_DESCRIPTION OF THE TASK_
Everything from the line with "bpy.context.scene.collection.objects.link(empty)" through the line with "obj.data = obj.data.copy()" should be repeated exactly, both of those lines included, and nothing else.

_SUPPLIED INFORMATION_
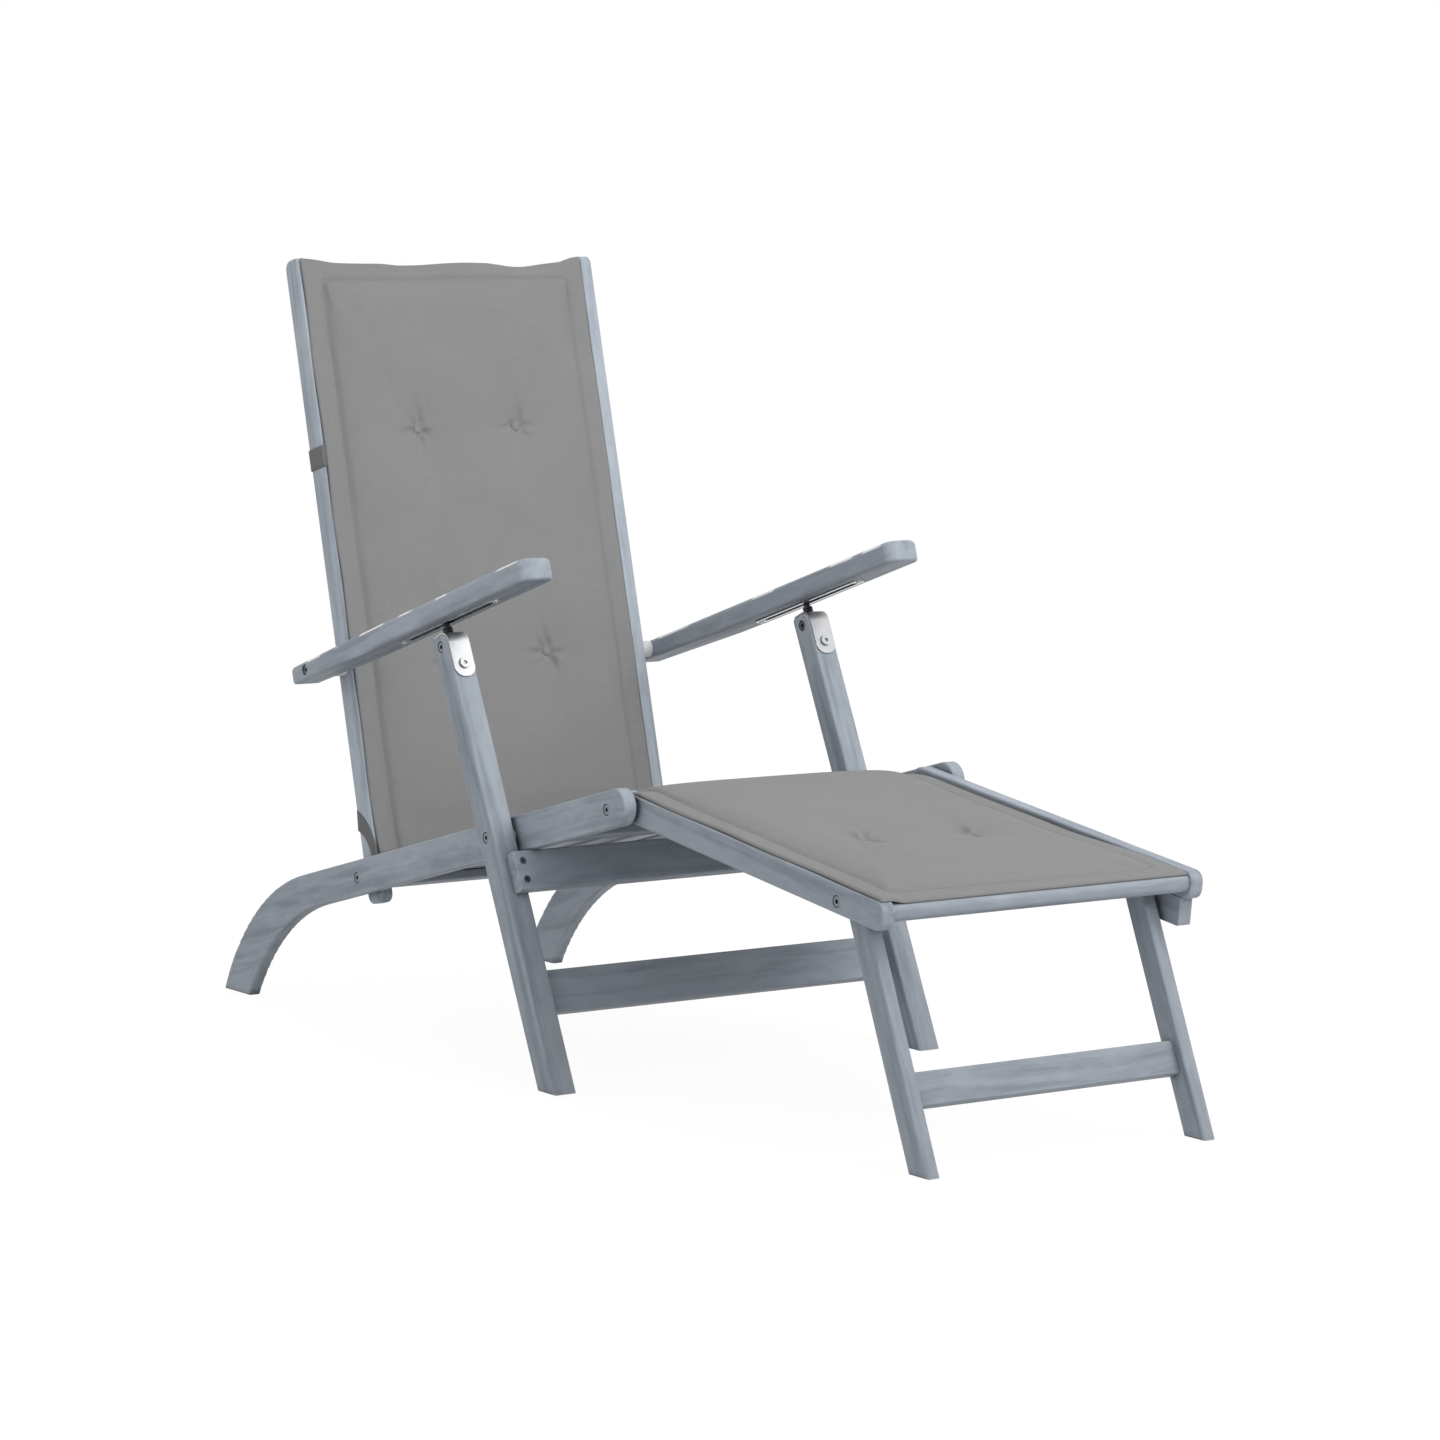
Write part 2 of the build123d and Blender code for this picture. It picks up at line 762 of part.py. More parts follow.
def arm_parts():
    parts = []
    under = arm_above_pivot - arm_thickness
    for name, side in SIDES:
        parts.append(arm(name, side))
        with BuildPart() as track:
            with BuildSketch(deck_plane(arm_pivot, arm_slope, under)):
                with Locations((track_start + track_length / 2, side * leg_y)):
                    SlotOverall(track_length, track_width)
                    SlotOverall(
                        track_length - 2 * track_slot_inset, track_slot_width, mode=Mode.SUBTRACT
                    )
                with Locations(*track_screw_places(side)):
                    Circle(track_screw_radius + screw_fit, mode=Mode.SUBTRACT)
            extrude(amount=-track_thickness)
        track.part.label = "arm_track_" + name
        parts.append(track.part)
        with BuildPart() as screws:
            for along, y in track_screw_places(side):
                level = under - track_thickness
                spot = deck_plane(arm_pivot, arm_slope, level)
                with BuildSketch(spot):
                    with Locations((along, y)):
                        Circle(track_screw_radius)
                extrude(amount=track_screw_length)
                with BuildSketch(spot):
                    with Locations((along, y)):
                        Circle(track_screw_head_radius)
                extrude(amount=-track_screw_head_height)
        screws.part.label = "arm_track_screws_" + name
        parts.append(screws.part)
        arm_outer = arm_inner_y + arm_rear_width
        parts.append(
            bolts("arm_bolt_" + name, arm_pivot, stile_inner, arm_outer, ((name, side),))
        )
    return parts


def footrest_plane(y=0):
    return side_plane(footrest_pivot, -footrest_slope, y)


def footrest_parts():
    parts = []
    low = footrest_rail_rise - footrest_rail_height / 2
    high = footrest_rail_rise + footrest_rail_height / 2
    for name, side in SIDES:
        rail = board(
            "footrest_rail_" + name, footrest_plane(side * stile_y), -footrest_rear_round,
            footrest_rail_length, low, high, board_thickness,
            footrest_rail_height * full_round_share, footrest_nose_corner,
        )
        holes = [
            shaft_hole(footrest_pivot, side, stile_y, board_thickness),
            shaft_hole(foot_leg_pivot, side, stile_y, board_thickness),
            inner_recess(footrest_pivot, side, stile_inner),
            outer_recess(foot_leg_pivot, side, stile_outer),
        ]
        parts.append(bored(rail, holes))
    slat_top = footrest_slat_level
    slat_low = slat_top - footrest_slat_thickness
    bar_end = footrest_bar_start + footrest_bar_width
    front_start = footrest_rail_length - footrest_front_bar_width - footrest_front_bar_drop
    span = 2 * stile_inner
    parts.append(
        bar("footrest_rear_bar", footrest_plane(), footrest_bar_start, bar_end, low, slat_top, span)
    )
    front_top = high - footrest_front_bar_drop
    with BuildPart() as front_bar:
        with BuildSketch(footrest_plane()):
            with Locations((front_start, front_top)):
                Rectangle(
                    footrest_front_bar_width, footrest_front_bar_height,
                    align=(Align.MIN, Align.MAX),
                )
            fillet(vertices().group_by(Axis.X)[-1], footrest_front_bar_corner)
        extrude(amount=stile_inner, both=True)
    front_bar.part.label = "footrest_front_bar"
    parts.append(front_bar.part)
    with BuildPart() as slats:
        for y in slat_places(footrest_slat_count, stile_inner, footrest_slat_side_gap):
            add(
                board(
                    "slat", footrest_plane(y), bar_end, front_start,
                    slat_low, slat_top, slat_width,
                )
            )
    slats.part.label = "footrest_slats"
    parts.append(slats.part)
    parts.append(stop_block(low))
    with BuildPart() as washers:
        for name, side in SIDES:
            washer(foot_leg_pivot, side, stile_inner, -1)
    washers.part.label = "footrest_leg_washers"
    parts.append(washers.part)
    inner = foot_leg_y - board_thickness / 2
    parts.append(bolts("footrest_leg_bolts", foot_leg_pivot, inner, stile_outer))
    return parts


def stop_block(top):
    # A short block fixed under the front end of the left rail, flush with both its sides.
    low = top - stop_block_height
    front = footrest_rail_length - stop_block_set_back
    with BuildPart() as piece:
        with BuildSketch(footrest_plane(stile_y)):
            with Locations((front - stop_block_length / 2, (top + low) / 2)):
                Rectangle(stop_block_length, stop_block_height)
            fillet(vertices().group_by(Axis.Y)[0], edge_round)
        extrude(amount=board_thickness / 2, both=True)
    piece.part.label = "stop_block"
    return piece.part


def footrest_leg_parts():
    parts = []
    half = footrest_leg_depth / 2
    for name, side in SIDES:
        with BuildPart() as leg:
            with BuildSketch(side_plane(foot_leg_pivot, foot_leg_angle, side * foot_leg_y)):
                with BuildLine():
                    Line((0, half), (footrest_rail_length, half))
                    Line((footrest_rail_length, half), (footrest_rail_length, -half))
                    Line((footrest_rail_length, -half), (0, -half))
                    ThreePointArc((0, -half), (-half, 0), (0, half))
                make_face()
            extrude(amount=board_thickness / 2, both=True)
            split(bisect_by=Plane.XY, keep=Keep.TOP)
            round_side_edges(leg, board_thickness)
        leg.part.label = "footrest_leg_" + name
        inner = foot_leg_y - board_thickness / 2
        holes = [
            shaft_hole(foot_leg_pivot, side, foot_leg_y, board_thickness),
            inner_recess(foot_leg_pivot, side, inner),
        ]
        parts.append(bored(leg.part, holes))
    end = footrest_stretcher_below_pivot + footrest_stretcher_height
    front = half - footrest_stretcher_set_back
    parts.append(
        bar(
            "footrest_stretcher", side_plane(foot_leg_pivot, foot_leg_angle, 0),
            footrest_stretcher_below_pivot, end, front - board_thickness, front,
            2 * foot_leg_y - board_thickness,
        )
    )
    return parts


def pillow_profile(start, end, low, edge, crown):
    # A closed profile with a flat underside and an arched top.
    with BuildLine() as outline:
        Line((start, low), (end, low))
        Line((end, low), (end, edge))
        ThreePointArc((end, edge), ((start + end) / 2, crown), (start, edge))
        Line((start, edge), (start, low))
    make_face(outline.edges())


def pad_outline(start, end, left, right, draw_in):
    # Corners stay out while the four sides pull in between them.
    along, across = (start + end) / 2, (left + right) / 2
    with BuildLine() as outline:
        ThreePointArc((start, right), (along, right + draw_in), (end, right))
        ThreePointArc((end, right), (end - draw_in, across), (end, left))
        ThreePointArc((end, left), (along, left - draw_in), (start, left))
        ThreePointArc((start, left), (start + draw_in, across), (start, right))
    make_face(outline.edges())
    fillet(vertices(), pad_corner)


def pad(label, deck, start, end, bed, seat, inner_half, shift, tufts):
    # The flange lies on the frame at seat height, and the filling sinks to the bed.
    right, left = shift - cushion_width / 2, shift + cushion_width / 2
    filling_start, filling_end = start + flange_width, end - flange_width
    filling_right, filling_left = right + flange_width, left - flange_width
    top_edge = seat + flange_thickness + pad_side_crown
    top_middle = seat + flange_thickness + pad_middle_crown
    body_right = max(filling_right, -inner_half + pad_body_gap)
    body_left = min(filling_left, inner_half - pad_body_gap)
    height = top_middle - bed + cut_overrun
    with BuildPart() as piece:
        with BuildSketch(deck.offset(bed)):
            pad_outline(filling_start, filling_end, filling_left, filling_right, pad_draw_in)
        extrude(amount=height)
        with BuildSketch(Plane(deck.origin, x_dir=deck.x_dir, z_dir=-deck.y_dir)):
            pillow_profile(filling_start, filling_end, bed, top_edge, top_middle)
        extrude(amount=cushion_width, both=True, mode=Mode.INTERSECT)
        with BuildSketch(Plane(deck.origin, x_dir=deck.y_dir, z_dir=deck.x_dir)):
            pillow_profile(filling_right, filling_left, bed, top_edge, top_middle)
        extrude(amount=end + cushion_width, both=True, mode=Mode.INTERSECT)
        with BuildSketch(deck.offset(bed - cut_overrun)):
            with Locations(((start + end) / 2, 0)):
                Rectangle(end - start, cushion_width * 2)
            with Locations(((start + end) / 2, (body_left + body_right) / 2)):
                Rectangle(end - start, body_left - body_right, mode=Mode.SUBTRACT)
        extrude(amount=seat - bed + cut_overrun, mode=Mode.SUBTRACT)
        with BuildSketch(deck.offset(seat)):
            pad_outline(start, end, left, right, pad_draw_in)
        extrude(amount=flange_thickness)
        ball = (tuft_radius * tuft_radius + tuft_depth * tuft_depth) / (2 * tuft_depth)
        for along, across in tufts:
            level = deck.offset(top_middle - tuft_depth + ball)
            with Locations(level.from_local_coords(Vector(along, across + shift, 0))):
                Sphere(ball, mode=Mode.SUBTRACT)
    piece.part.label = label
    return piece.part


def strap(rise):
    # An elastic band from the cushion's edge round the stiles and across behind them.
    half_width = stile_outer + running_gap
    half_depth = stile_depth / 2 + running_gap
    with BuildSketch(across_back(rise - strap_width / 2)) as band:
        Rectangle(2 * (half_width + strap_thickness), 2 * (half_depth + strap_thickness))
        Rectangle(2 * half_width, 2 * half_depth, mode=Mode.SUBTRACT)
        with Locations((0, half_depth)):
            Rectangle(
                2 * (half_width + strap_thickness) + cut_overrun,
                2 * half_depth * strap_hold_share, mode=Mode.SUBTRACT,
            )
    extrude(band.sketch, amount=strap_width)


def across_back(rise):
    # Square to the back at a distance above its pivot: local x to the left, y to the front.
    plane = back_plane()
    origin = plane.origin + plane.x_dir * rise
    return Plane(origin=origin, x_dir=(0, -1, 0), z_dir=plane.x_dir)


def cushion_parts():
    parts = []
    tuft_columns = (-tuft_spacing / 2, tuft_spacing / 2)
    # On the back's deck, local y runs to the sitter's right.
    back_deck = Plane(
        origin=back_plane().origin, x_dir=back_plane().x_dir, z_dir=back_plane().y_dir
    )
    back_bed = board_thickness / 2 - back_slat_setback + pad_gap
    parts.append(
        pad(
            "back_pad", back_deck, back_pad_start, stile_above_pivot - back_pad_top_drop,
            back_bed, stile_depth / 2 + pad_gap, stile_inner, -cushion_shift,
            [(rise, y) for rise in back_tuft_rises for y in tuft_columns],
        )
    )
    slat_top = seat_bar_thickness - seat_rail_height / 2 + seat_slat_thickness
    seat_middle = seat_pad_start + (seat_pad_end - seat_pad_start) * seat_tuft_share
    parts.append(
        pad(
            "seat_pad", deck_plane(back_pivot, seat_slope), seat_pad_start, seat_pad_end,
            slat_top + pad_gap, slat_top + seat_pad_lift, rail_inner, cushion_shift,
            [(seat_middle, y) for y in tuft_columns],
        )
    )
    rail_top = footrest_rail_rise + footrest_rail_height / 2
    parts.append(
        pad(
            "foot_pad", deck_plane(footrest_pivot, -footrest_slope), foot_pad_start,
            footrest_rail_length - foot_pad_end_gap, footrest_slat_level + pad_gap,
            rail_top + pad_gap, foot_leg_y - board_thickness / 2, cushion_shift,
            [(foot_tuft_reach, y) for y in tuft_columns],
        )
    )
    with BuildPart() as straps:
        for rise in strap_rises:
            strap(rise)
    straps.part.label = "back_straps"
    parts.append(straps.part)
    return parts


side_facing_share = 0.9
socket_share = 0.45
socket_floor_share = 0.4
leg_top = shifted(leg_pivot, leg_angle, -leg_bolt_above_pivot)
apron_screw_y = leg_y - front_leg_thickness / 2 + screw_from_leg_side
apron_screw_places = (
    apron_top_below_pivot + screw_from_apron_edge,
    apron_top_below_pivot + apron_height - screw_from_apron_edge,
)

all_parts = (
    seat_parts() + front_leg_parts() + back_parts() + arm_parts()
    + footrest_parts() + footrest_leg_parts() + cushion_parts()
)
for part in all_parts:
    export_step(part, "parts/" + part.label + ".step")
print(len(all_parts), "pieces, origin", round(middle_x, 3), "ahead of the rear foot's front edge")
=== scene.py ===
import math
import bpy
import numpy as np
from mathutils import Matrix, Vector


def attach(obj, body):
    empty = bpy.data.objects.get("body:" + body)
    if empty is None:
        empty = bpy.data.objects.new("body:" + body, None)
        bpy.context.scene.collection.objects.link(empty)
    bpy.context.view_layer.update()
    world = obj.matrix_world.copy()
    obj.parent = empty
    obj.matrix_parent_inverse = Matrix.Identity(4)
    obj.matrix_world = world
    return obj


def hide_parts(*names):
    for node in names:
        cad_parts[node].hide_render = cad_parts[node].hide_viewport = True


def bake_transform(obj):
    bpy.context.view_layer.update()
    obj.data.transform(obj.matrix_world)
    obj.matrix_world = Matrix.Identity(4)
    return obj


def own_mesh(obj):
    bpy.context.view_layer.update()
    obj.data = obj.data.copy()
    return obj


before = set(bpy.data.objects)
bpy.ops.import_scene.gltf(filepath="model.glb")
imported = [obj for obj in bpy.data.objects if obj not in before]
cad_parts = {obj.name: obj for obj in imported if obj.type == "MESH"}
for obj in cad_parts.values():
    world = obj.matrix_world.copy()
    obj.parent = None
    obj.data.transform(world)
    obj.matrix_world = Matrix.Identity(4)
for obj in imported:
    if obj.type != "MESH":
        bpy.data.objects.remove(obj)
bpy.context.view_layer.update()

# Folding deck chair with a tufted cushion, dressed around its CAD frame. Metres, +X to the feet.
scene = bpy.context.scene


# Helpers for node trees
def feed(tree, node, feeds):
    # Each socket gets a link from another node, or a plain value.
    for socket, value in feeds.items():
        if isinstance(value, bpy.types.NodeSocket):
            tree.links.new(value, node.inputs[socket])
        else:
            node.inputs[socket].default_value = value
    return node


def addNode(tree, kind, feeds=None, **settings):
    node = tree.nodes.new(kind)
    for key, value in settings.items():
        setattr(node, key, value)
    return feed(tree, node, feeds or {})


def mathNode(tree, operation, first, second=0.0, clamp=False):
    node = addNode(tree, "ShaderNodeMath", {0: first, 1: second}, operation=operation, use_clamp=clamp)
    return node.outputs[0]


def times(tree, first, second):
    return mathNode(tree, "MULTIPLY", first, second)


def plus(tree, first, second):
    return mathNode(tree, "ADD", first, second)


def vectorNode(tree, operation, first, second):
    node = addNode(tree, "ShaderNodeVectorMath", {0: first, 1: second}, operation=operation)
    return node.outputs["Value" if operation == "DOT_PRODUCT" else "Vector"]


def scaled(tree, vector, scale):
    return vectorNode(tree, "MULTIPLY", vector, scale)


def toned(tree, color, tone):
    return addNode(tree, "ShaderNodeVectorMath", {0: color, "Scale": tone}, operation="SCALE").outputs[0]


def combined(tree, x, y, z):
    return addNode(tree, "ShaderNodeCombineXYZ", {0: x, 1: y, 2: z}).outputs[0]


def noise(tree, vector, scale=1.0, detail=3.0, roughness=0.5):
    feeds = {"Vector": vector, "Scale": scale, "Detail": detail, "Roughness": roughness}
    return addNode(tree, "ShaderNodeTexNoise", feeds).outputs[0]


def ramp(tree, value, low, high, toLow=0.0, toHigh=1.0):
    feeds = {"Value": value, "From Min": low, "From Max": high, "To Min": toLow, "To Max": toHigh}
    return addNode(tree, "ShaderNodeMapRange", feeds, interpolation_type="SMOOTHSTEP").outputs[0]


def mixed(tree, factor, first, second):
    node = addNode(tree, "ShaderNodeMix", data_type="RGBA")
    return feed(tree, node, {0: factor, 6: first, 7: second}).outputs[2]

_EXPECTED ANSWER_
        bpy.context.scene.collection.objects.link(empty)
    bpy.context.view_layer.update()
    world = obj.matrix_world.copy()
    obj.parent = empty
    obj.matrix_parent_inverse = Matrix.Identity(4)
    obj.matrix_world = world
    return obj


def hide_parts(*names):
    for node in names:
        cad_parts[node].hide_render = cad_parts[node].hide_viewport = True


def bake_transform(obj):
    bpy.context.view_layer.update()
    obj.data.transform(obj.matrix_world)
    obj.matrix_world = Matrix.Identity(4)
    return obj


def own_mesh(obj):
    bpy.context.view_layer.update()
    obj.data = obj.data.copy()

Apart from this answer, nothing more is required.